Overall investment-grade Trace volume fell 26% to about $9 billion, a source said.

The new paper from Viterra was not active in secondary trading on Friday, but Noble Group's new two-part deal was stronger, sources said.

Meanwhile, U.S. Treasuries had a better day on Friday as prices rose and pushed yields down.

"Treasuries are on fire. If you bought at the auctions, you're in profits," a trader said.

The government sold $29 billion in seven-year notes on Thursday, $37 billion in five-year notes on Wednesday and $38 billion in two-year notes on Tuesday.

The yield on the 10-year note fell 9 bps to 2.9% on Friday. The yield on the 30-year bond fell to 3.99% from 4.08%.

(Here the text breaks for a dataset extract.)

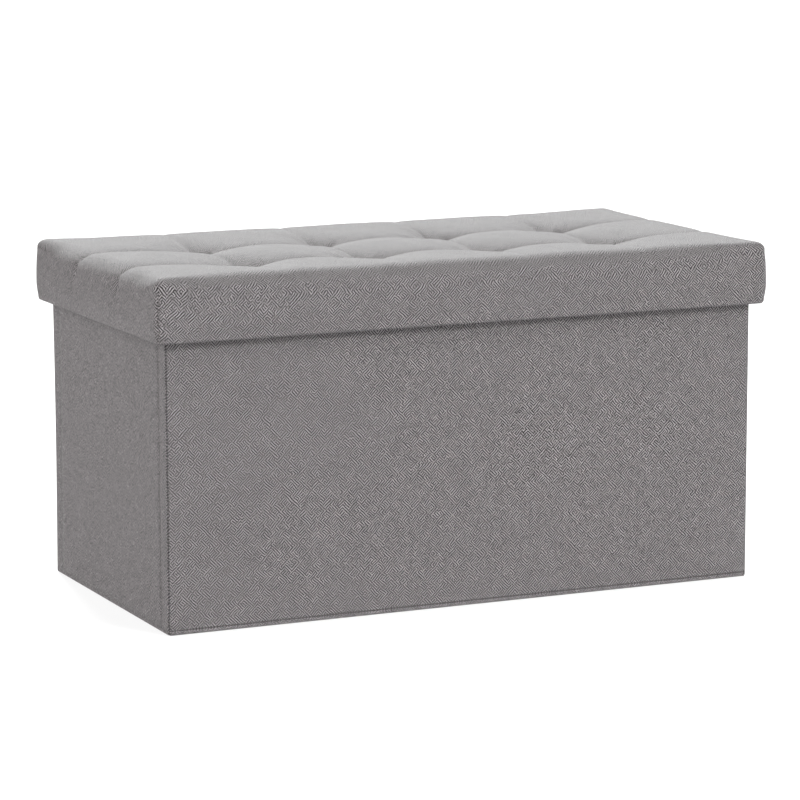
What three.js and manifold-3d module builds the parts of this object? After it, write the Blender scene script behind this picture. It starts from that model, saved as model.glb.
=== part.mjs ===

Viterra's split-rated deal

Viterra priced an upsized $400 million issue of split-rated 5.95% 10-year senior notes (Ba1/BBB-) to yield 310 bps over Treasuries, a market source away from the sale said.

The size was increased from $300 million announced the previous day. The notes were also sold at a spread that was tighter than guidance of 312.5 bps over Treasuries.

The issue was done in a private placement under Rule 144A and will be guaranteed by certain subsidiaries.

J.P. Morgan Securities Inc. and Morgan Stanley & Co. Inc. ran the books.

Proceeds are being used to reduce borrowings under a global credit facility and for general corporate purposes.

The global agribusiness company is based in Calgary, Alta.

Primary quiet to end July

The final two days of the month were quiet, with only a couple of deals priced. Two of those offerings were in the emerging markets sector.

Meanwhile, market sources anticipate some issuers could tap the market after releasing earnings.

"It's still earnings, so we could have some companies [that reported this week] selling," a syndicate source said late in the day. "If there's nothing negative at the open, I would think we'll have a couple jump in."

Demand is expected to stay strong for investment-grade bonds as long as the market remains stable, the source added.

"It's been good for a couple weeks, but I think everyone's just waiting for a drop."

Noble sells two tranches

Hong Kong's Noble Group priced a $750 million two-tranche bond issue due 2015 and 2020, an informed market source said.

The deal included $500 million 4 7/8% bonds due 2015 that priced at Treasuries plus 330 bps and $250 million 6 5/8% bonds due 2020 that priced at Treasuries plus 375 bps.

Both of Noble Group's new tranches firmed in the high-grade secondary market, a trader said. The five-year notes were seen trading at 327 bps bid, 321 bps offered, while the 10-year notes firmed to 374 bps bid, 367 bps offered.

JPMorgan was the bookrunner for the Rule 144A and Regulation S deal.

Proceeds will be used for general corporate purposes.

Noble Group is a shipping company.

Viterra inactive in secondary

While Viterra sold 5.95% notes due 2020 at Treasuries plus 310 bps on Friday, the notes were not seen trading in the secondary market by the market close, sources said.

"Nada," according to one trader.

"Didn't see a thing," another trader said.